CHALLENGE: List each line holding the string "that".

** Begin INFORMATION SHOWN **

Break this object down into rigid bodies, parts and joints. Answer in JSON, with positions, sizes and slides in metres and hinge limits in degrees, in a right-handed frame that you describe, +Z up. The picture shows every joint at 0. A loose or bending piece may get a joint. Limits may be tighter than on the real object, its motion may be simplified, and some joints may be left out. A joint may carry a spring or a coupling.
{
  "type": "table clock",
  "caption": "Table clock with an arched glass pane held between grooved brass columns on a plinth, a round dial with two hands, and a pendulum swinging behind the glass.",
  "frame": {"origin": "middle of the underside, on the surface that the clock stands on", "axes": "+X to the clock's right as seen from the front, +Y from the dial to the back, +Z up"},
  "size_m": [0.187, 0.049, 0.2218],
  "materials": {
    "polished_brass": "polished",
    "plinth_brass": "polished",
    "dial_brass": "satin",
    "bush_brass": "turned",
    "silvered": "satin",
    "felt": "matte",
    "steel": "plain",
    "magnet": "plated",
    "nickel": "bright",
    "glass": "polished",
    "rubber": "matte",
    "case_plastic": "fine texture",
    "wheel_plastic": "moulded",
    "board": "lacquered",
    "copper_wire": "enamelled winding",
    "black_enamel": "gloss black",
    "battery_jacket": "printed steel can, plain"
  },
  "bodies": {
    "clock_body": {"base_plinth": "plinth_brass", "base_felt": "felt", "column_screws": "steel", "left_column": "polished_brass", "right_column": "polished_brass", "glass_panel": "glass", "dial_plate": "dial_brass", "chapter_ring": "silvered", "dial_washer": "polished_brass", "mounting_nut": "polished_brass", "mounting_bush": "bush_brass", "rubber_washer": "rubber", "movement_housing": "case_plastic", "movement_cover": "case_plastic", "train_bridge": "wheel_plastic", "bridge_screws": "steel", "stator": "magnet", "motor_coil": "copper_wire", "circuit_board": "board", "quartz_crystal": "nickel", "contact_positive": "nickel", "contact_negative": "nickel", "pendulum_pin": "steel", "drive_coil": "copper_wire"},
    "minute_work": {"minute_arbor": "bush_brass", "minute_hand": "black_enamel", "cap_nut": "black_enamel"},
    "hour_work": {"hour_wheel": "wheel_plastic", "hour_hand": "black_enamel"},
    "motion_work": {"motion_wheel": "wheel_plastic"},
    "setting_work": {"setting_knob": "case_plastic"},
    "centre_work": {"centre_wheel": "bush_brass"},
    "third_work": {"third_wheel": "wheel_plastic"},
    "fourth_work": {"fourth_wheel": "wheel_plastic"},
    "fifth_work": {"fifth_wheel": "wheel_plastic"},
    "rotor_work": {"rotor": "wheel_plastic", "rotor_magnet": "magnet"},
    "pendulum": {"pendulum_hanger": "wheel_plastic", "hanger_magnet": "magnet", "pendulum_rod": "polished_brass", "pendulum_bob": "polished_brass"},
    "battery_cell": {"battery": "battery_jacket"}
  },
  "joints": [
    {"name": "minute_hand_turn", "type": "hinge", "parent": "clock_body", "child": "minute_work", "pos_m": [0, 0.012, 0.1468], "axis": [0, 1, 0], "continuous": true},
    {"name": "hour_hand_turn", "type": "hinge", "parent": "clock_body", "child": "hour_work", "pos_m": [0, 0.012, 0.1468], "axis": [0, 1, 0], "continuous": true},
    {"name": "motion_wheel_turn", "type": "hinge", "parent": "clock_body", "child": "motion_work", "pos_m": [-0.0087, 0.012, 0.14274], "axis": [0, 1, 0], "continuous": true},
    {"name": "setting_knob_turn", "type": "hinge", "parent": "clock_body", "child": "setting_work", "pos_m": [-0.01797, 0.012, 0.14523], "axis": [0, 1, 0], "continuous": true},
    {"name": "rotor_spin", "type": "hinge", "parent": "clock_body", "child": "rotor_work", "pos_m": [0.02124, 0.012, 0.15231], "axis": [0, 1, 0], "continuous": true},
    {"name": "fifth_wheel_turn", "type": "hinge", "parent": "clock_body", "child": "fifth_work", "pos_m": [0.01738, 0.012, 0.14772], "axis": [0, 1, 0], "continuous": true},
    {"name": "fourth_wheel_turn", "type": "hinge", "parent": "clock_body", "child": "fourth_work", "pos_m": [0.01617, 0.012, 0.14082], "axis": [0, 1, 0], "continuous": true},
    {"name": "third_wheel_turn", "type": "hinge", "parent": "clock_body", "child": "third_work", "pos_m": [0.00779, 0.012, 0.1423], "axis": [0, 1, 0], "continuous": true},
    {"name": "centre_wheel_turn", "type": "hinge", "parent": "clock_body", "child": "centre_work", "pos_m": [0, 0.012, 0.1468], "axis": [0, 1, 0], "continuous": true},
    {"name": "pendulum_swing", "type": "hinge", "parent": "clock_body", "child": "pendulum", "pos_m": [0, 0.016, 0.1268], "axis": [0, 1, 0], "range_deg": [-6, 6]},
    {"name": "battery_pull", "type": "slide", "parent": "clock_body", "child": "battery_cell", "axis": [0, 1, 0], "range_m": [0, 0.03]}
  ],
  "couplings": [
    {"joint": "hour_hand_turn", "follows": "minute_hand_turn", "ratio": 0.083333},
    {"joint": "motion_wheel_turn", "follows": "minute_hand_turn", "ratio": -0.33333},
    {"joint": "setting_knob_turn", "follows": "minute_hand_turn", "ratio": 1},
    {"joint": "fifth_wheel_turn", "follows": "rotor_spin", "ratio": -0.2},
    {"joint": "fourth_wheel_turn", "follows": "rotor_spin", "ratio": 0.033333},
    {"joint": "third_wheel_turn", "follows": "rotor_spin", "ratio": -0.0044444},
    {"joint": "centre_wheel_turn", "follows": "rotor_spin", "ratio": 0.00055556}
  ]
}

** End INFORMATION SHOWN **

PROBLEM SOLUTION:
Break this object down into rigid bodies, parts and joints. Answer in JSON, with positions, sizes and slides in metres and hinge limits in degrees, in a right-handed frame that you describe, +Z up. The picture shows every joint at 0. A loose or bending piece may get a joint. Limits may be tighter than on the real object, its motion may be simplified, and some joints may be left out. A joint may carry a spring or a coupling.
  "frame": {"origin": "middle of the underside, on the surface that the clock stands on", "axes": "+X to the clock's right as seen from the front, +Y from the dial to the back, +Z up"},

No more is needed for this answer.